I thought about my husband, who had gone through the horror with me, and had gone through the silence, too. I did not know, until I did the training at the Rape Crisis Center, that rape is a family trauma, that husbands and other close family members suffer, too. In the end, we separated, for this and many other reasons that are not part of this story.

Sitting there in the dusky theater, I realized why I had not felt anything when I stood at David Francis' grave.

That cemetery was where the prison buried him. But here, in this theater, was where I needed to bury him.

I went out on this story to find David Francis. I thought if I found out who he was, I could discover the reason that our paths crossed. And if I could understand that, I could protect my children.

Now I could see that what I really wanted to find was not David Francis, but the source of my fear. I wanted to confront that fear and kill it.

What happened was not what I expected.

I found David Francis. I learned that he had a horrifying childhood, that he learned violence at his father's knee, and that he took that violence and horror and damage with him when he went out into the world at the age of 12.

I did not deserve what happened to me. But David Francis did not deserve what happened to him, either.

When I first started my search, my husband said, "He was a monster. Why do you want to know anything more?"

I wanted to know, and we as a country need to know: What created that monster?

"Our nation is moving toward two societies, one black, one white - separate and unequal," reported the Kerner Commission, a national panel that convened after the urban riots of the '60s. Forty years later, these two societies are still divided. A journey into the Houghs of America takes you into a separate country, where the legacy of slavery and racism still poisons lives.

We put up such high barriers at the borders - barriers of fear, distrust, misunderstanding, hatred. But what I found when I went into that other country was not hate, but kindness. I was welcomed into homes, and in them I found what I was really looking for all along.

I found Charlene, who stopped doing drugs and drinking, got her family back, and in time forgave and buried the father who hurt her. Charlene, who reacted to her rapes with the same shame and self-blame I did.

I found Laura, who took me to the church that had saved her and pushed me to the altar when the time came for saving me. Laura, who told me she loves me.

I found Father Tom Gallagher, who marched from Selma to Montgomery with the Rev. Dr. Martin Luther King Jr., and would not let being held at gunpoint, tied up and locked in a closet stop him from doing what he was put on this Earth to do.

I needed to hear their stories. They needed to tell them.

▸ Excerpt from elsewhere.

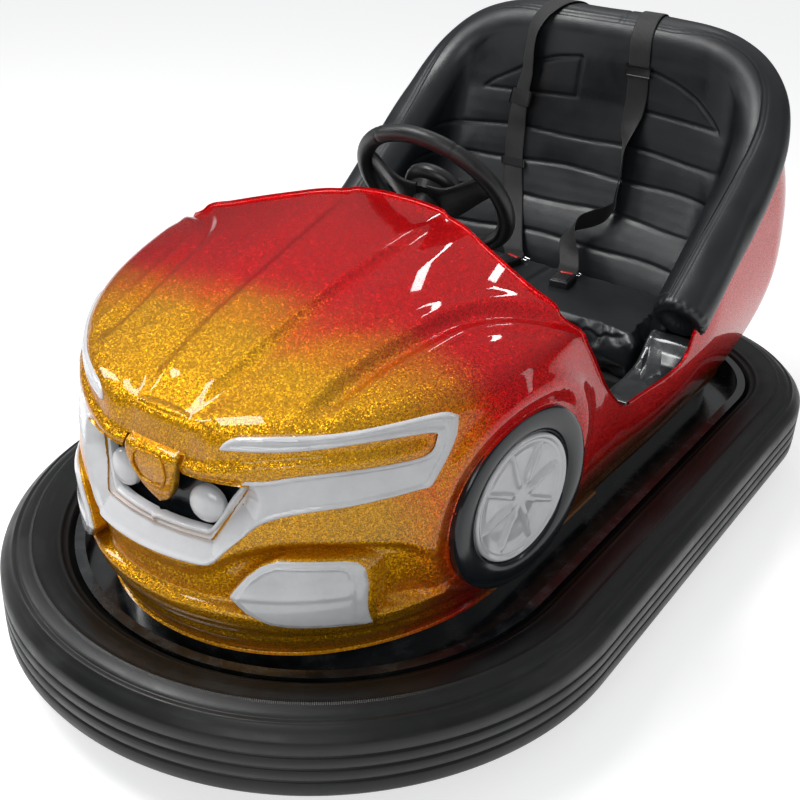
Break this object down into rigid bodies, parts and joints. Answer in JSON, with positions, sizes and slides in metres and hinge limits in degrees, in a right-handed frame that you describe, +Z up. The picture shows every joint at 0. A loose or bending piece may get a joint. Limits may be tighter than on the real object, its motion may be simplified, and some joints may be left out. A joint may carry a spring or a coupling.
{
  "type": "bumper car",
  "caption": "Fairground bumper car for riders side by side: an inflated tyre ring round a moulded body with bench seat, tilted steering wheel and steered drive wheel.",
  "frame": {"origin": "on the floor under the middle of the tyre ring", "axes": "+Z up, -Y towards the nose, +X towards the car's left side"},
  "size_m": [1.154, 1.9498, 0.9804],
  "materials": {
    "bumper_rubber": "worn satin rubber",
    "black_steel": "scratched gloss paint",
    "flake_paint": "metal flake under clear coat, gold to red",
    "white_gloss": "gloss gel coat",
    "black_gloss": "gloss gel coat",
    "black_plastic": "satin",
    "wheel_grip": "soft satin grip",
    "black_board": "matt",
    "black_vinyl": "grained vinyl",
    "webbing": "woven webbing",
    "battery_case": "matt",
    "bare_steel": "brushed",
    "cast_metal": "painted casting",
    "wheel_rubber": "matt rubber"
  },
  "bodies": {
    "root": {"bumper_tyre": "bumper_rubber", "bumper_rim": "black_steel", "floor_pan": "black_steel", "frame_crossbars": "black_steel", "frame_rail_left": "black_steel", "frame_rail_right": "black_steel", "front_cowl": "flake_paint", "rear_shell": "flake_paint", "front_trim": "white_gloss", "grille_panel": "black_gloss", "grille_lamps": "white_gloss", "fog_lamp_left": "white_gloss", "fog_lamp_right": "white_gloss", "dummy_tyre_left": "black_gloss", "dummy_tyre_right": "black_gloss", "dummy_hub_left": "white_gloss", "dummy_hub_right": "white_gloss", "dash_panel": "black_plastic", "column_tube": "black_steel", "steering_gearbox": "cast_metal", "seat_base": "black_board", "seat_cushion": "black_vinyl", "seat_back": "black_vinyl", "seat_roll": "black_vinyl", "sill_pad_left": "black_gloss", "sill_pad_right": "black_gloss", "shoulder_belt_left": "webbing", "shoulder_belt_right": "webbing", "belt_buckles": "black_plastic", "battery_block": "battery_case", "foot_pedal": "bare_steel", "drive_bridge": "black_steel", "rear_axle": "bare_steel"},
    "steering_wheel": {"steering_rim": "wheel_grip", "steering_hub": "black_plastic"},
    "drive_unit": {"drive_fork": "bare_steel", "drive_motor": "cast_metal"},
    "drive_wheel": {"drive_hub": "cast_metal", "drive_tyre": "wheel_rubber"},
    "rear_wheel_left": {"rear_hub_left": "cast_metal", "rear_tyre_left": "wheel_rubber"},
    "rear_wheel_right": {"rear_hub_right": "cast_metal", "rear_tyre_right": "wheel_rubber"}
  },
  "joints": [
    {"name": "drive_swivel", "type": "hinge", "parent": "root", "child": "drive_unit", "pos_m": [0, -0.43, 0.3], "axis": [0, 0, 1], "continuous": true},
    {"name": "steering_turn", "type": "hinge", "parent": "root", "child": "steering_wheel", "pos_m": [0, -0.075, 0.74], "axis": [0, 0.8241, 0.5664], "continuous": true},
    {"name": "drive_wheel_spin", "type": "hinge", "parent": "drive_unit", "child": "drive_wheel", "pos_m": [0, -0.43, 0.1], "axis": [1, 0, 0], "continuous": true},
    {"name": "rear_wheel_left_spin", "type": "hinge", "parent": "root", "child": "rear_wheel_left", "pos_m": [0.3, 0.44, 0.1], "axis": [1, 0, 0], "continuous": true},
    {"name": "rear_wheel_right_spin", "type": "hinge", "parent": "root", "child": "rear_wheel_right", "pos_m": [-0.3, 0.44, 0.1], "axis": [1, 0, 0], "continuous": true}
  ],
  "couplings": [
    {"joint": "steering_turn", "follows": "drive_swivel", "ratio": 1}
  ]
}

"We did our part, we kept it inside so long," Laura said to me. "It's something that needed to be told."

Human beings have been telling each other stories since we lived in caves and had no written language. We tell stories to remember, to pass on our history, to worship, to teach, to exert power, to mourn, to celebrate, to entertain.

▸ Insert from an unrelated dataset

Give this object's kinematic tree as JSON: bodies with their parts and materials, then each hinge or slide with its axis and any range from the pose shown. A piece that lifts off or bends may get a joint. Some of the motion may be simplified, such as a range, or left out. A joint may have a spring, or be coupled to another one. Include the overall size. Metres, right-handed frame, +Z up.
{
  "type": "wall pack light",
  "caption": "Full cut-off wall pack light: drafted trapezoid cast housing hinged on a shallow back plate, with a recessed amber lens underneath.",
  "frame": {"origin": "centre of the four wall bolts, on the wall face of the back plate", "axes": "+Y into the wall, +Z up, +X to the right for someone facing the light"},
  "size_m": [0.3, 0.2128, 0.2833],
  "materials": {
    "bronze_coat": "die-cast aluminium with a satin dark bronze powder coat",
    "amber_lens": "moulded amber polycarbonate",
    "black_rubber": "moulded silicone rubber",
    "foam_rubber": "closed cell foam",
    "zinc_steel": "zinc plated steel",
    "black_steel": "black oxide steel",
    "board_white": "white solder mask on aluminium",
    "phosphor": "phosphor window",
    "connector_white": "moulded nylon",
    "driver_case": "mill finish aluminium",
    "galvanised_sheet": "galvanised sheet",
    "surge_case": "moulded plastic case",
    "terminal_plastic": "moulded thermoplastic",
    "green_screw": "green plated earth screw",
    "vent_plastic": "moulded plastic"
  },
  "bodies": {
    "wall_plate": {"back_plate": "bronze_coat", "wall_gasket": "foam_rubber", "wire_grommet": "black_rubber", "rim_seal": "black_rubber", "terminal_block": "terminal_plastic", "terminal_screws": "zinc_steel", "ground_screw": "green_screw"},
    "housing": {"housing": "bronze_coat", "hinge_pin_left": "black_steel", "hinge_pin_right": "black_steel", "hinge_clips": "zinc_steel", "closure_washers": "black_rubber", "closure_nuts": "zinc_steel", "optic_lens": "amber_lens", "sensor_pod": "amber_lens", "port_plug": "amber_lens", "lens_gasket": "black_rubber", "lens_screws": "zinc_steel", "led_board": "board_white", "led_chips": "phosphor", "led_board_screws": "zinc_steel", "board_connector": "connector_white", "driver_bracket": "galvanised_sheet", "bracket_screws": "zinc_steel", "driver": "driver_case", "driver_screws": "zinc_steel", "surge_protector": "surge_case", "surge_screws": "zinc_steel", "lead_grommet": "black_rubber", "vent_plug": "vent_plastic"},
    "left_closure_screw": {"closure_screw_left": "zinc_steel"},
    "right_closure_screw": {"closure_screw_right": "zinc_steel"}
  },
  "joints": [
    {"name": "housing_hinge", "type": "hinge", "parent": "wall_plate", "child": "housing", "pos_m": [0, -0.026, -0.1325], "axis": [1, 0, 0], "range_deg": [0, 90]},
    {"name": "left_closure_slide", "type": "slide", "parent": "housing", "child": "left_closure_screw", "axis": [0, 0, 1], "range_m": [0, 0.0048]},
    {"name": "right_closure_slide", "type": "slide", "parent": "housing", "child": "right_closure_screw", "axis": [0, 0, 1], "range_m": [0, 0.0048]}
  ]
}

We tell stories to connect with each other. We tell our own stories - sometimes just to ourselves - to make sense of the world and our experience in it.

As a reader and a writer, I believe in the power of stories to bring us together and heal. I have asked so many other people to open themselves up and let me tell their stories, all the while withholding my own. I owed this to them.

As I worked on it, though, I kept saying, "I'm having a hard time with this. I can't write it." Not long ago, my therapist said, "Maybe you're saying, 'I can't right it.' "

Maybe.

And maybe that is the point, in the end: We all have burdens we must carry through life: grief and disappointments that we cannot change. But we can make them lighter if we do not bear them silently and alone.

I cannot protect my children. I know this. It is the terrible truth of being a parent: The day comes when we have to send our very hearts out into the world, unprotected.

But now I know that my children protected me, all those years. They tethered me to all that is hopeful. They made me brave. They held me to this life until I was ready to come back to myself.

Sitting there in Eldred Theater, I looked back up into the fly space. It's OK, I thought. You can come back.